Barristers’ fees – Comparators – Funding arrangements
Lord Chancellor v John Charles Rees & ors: QBD (Sir Charles Gray): 19 December 2008
The appellant Lord Chancellor appealed against the decision of a costs judge to increase by significant amounts the basic fees allowed to the respondent counsel (R).
R had acted for defendants in complex and lengthy criminal proceedings for serious fraud. As they had been instructed under public funding pursuant to the Criminal Defence Service (Funding) Order 2001, the basic fees payable to them were subject to an ex post facto assessment, that was, they were to be assessed retrospectively. The determining officer who subsequently carried out that assessment held that the basic fees claimed by R were wholly unsupportable and should be reduced. In arriving at his conclusion, the determining officer took account of the fees paid to the prosecuting counsel and the rates that would have been payable to R if the case had been accepted under the very high cost cases (VHCC) scheme. He did not consider the graduated fee scheme as being a comparator. On appeal, the costs judge increased the basic fees payable to R by significant amounts. He held that the Clerk of the Parliaments Reference Regarding Criminal Legal Aid Taxation (2000) 1 Costs LR 7, which was a report that reviewed the fees allowed to barristers for conducting appeals to the House of Lords, did not lay down any general principles, and that the VHCC scheme, graduated fee scheme and the prosecution counsel fees were not relevant comparators for determining R’s fees. He also held that, where appropriate, a determining officer could take into account the issue of ‘lost work’ and the recovery of additional remuneration for other professional work lost as a result of R’s lengthy involvement in the instant case. The Lord Chancellor submitted that, pursuant to the House of Lords report, the costs judge had erred in failing to consider as comparators the VHCC scheme, graduated fee scheme and prosecution fees, and that no allowance could be made for lost work. R submitted that, in determining the reasonable amount to be paid to counsel by way of basic fees in ex post facto cases, the use of any comparators was illegitimate and impermissible.

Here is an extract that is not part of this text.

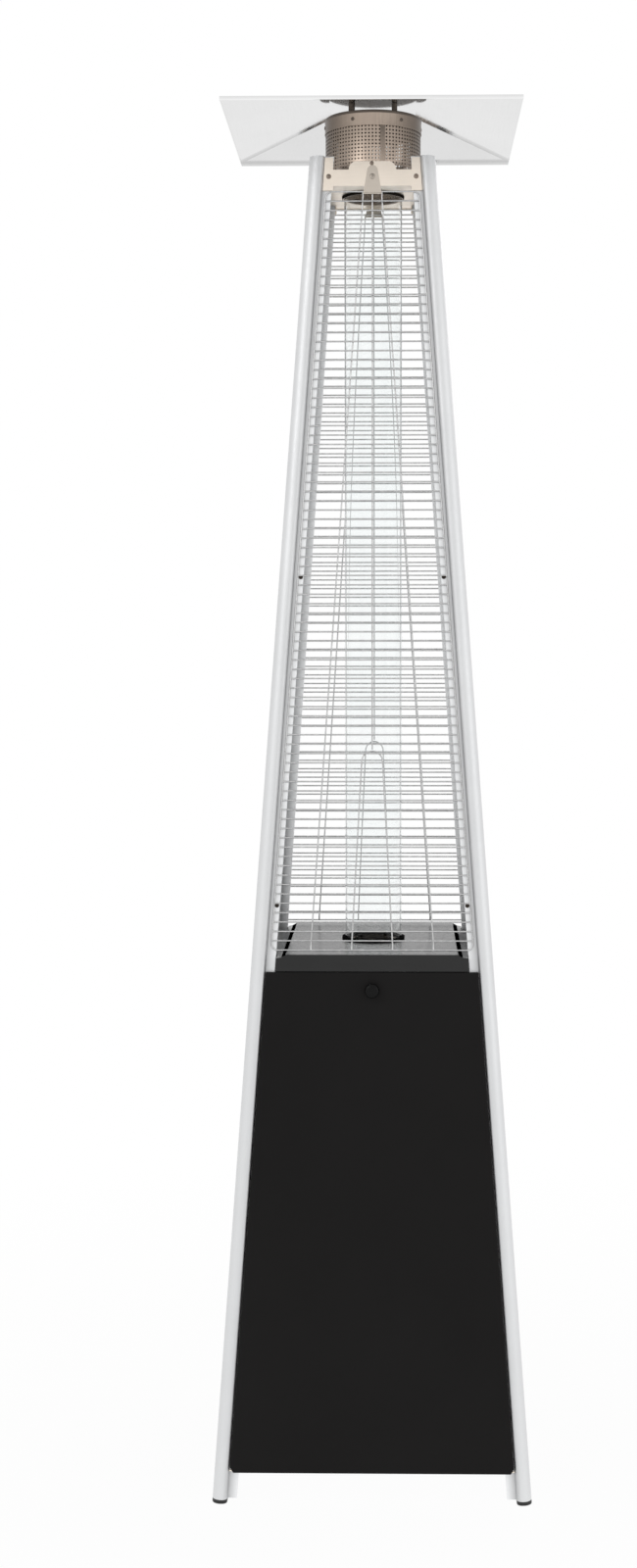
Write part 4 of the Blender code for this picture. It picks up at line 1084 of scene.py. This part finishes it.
def make_bracket():
    reach = half(BRACKET_LEVEL) - FLANGE_STEP + GAP + BRACKET_SHEET / 2
    arm = flange_edge(BRACKET_LEVEL) - GAP
    hole = TUBE_RADIUS + GAP + RING_SLEEVE + GAP
    circle = arc((0, 0), hole, 0, 4, 96)[:-1]
    shelf = plate([rounded_plus(reach, arm, BRACKET_CORNER), circle], BRACKET_SHEET)
    shelf.transform(shift(0, 0, BRACKET_LEVEL - BRACKET_SHEET / 2))
    ear_low = GUARD_TOP + WIRE / 2 + GAP
    ear_in = sheet_edge(BAR_LOW) - EAR_WIDTH
    line = [
        (HUMP_HALF / 2, slope(BAR_LOW)),
        (ear_in, slope(BAR_LOW)),
        (ear_in, slope(ear_low)),
        (sheet_edge(ear_low), slope(ear_low)),
        (sheet_edge(EAR_TOP), slope(EAR_TOP)),
        (ear_in, slope(EAR_TOP)),
        (ear_in, slope(BAR_TOP)),
        (HUMP_HALF, slope(BAR_TOP)),
    ]
    hump = arc((HUMP_HALF - HUMP_HEIGHT, slope(BAR_TOP)), HUMP_HEIGHT, 0, 1, 12)
    right = rounded(line, BAR_CORNER, closed=False) + hump[1:]
    outline = right + [(-x, y) for x, y in reversed(right)]
    upright = plate([outline], BRACKET_SHEET)
    meshes = [shelf]
    for name, side in SIDES:
        seat = shift(0, 0, SEAT_OUT + BRACKET_SHEET / 2)
        meshes.append(moved(upright, face_matrix(side) @ seat))
    piece("head_bracket", meshes, "stainless_steel", ["top_bracket"])

    clip = [
        (CLIP_LOW_HALF, slope(CLIP_LOW)),
        *arc((0, slope(CLIP_TOP) - CLIP_TOP_HALF), CLIP_TOP_HALF, 0, 2, 20),
        (-CLIP_LOW_HALF, slope(CLIP_LOW)),
    ]
    flat = plate([clip], CLIP_SHEET)
    out = SEAT_OUT + max(BRACKET_SHEET, WIRE) + GAP + CLIP_SHEET / 2
    lip_height, lip_end = slope(CLIP_LOW) + CLIP_LIP_RISE, CLIP_LOW_HALF - CLIP_LIP_RADIUS
    lip = rod([(-lip_end, lip_height, 0), (lip_end, lip_height, 0)], CLIP_LIP_RADIUS)
    for name, side in SIDES:
        place = face_matrix(side) @ shift(0, 0, out)
        parts, node = [moved(flat, place), moved(lip, place)], f"guard_clip_{name}"
        piece(f"{name}_clip", parts, "stainless_steel", [node], tone=0.68)


def make_head_screws():
    ear = screw_head(*EAR_SCREW_SIZE)
    big = screw_head(*BAR_SCREW_SIZE)
    small = screw_head(*HUMP_SCREW_SIZE)
    bar, bright = [], []
    ear_out = SEAT_OUT + BRACKET_SHEET
    clip_out = SEAT_OUT + max(BRACKET_SHEET, WIRE) + GAP + CLIP_SHEET
    ear_x = sheet_edge(EAR_SCREW) - EAR_WIDTH / 2
    for name, side in SIDES:
        face = face_matrix(side)
        for sign in (-1, 1):
            bar.append(moved(ear, face @ shift(sign * ear_x, slope(EAR_SCREW), ear_out)))
        bright.append(moved(big, face @ shift(0, slope(BAR_SCREW), clip_out)))
        bar.append(moved(small, face @ shift(-HUMP_SCREW_ASIDE, slope(HUMP_SCREW), ear_out)))
    piece("bracket_screws", bar, "heat_tinted_steel", tone=0.42)
    piece("clip_screws", bright, "stainless_steel", tone=0.5)


def heat_tint_and_painted_shade(point):
    """Heat has darkened the lid's top; the left and right sides are darker than the front and the rear as
    painted shade.
    """
    if point.z > BRACKET_LEVEL + SCREEN_HEIGHT + LID_SHEET - LID_EDGE:
        return LID_TOP_TONE
    reach = math.hypot(point.x, point.y)
    if reach <= SCREEN_RADIUS / 2:
        return SCREEN_MIDDLE_TONE
    return SCREEN_SIDE_PAINTED_SHADE_TONE + (1 - SCREEN_SIDE_PAINTED_SHADE_TONE) * (point.y / reach) ** 4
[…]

Held: (1) Pursuant to paragraph 1(2) and paragraph 15(1) of schedule 1 of the 2001 order, the appropriate officer, in determining costs, was required, having taken into account all the relevant circumstances of the case, including the nature, importance, complexity or difficulty of the work and the time involved, to allow a reasonable amount in respect of all work actually and reasonably done. Further guidance as to the factors relevant in determining the reasonable amount were to be found in the Taxing Officer’s Notes for Guidance 2002. In accordance with the House of Lords report, which was not intended to be confined to appeals in criminal cases to the House of Lords, it was in principle legitimate to have regard to comparators as a means of cross-checking what amounts should be payable to counsel by way of ex post facto fees in other criminal cases.
(2) The House of Lords report specifically stated that in appeal cases the fees paid to the prosecution ought to provide guidance as to the proper fee for defence counsel. In many cases it would be legitimate for the determining officer to take such fees into account, Lord Chancellor v Wright [1993] 1 WLR 1561 QBD applied. Although there were obvious differences between the role of a prosecutor and a defender, such factors did not amount to a good reason for rejecting the use of prosecuting counsels’ fees as a comparator.

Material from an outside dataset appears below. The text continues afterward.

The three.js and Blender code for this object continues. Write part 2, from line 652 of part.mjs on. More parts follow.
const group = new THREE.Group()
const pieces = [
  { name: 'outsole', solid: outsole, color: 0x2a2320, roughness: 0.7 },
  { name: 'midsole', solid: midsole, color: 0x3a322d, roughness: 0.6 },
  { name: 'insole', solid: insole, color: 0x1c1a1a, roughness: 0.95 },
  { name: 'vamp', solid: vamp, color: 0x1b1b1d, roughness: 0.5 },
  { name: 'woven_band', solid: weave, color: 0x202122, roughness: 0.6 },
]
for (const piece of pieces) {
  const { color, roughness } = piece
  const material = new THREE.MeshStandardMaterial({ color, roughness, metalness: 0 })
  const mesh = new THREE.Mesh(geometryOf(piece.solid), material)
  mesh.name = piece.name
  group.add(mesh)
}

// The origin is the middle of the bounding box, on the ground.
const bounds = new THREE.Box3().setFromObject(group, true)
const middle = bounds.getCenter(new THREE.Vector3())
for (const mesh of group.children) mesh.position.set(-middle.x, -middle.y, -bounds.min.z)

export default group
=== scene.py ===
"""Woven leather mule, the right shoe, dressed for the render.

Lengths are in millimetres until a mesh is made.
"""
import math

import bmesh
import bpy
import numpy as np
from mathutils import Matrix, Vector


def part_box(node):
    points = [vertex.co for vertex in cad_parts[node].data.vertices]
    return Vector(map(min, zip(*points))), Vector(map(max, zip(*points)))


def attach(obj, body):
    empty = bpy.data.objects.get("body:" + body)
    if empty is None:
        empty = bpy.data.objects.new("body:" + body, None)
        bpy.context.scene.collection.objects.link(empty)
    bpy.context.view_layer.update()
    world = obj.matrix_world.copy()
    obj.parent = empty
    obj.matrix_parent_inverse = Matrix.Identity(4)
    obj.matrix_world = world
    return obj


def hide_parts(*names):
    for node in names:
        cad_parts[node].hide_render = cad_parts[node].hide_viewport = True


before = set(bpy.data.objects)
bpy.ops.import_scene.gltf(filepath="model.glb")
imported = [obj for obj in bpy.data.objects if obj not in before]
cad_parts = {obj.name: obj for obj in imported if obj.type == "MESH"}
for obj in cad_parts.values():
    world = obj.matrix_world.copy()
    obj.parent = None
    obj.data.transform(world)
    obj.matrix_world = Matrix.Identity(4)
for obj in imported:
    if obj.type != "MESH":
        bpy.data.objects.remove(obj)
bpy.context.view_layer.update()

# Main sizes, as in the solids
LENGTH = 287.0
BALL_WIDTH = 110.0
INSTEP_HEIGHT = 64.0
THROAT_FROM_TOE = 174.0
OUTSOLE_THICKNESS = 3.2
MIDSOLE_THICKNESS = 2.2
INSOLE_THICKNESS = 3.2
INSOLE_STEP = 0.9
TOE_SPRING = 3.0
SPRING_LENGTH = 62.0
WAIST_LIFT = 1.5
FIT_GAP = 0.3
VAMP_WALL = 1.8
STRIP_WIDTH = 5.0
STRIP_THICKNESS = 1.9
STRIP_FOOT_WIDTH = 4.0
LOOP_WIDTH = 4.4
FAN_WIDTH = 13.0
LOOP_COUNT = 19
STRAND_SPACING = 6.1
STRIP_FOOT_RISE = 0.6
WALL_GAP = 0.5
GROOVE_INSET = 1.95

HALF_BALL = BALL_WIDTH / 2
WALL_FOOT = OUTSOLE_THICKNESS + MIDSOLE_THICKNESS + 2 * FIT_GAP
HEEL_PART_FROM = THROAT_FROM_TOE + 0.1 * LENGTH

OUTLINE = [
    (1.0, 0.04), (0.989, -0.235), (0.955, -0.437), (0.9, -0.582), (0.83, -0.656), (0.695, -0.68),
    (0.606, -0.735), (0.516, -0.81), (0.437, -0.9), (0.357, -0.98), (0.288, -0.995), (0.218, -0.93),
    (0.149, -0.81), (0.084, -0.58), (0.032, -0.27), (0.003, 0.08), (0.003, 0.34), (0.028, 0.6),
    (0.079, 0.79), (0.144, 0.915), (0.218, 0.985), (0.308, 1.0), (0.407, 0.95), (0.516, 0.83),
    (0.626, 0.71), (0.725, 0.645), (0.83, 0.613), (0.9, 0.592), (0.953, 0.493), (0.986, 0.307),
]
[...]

(3) A comparison with fees payable in cases within the VHCC scheme might, however, be inappropriate by reason of the particular circumstances of the ex post facto scheme under consideration. That particular scheme remained separate and distinct from the category of cases where costs were assessed on an ex post facto basis. Likewise, sufficient care should be taken when using the graduated fees scheme as a comparator, due to the difference in cases under the fees scheme and ex post facto. It was not legitimate to use privately funded cases as comparators in the assessment of publicly funded work. Privately funded work was market-driven and was the subject of negotiation, whereas publicly funded work was closely regulated.
(4) In respect of the issue of lost work, although R’s commitment of time in the instant proceedings was very significant, it was clear from the wording of paragraph 1 of schedule 1 that the costs to be determined were the costs of ‘work done’ under the relevant representation order, so that the amount allowed related only to work ‘actually and reasonably’ done in that case, Loveday v Renton (No2) [1992] 3 All ER 184 QBD applied. In any event, the calculation of the value of lost time would be a formidably difficult task and represent a significant additional burden for determining officers.

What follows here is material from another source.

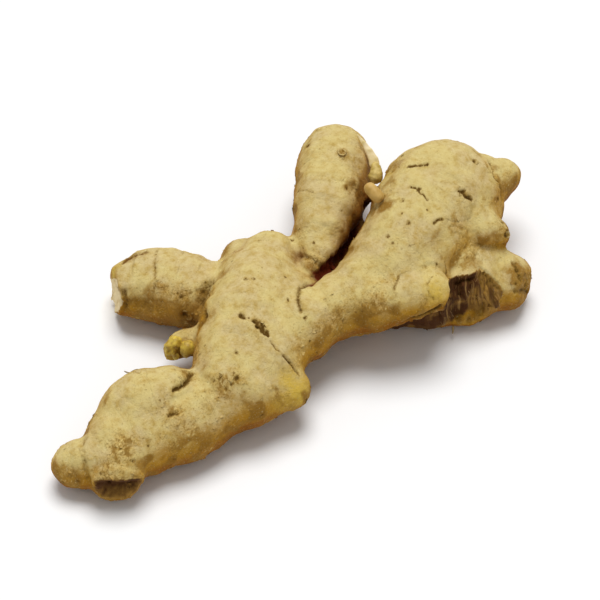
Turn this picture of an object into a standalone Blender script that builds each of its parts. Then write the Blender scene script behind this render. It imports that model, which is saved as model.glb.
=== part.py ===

(5) The costs judge had, accordingly, fallen into error in the way he had dealt with R’s costs and the assessments were remitted to a costs judge for determination of the appropriate fees payable in each case.
Appeal allowed.
Clive Lewis QC, Vikram Sachdeva (instructed by the Treasury Solicitor) for the appellant; in person for the first respondent; Clare Montgomery QC, Andrew Post (instructed by Irwin Mitchell) for the second to 15th respondents.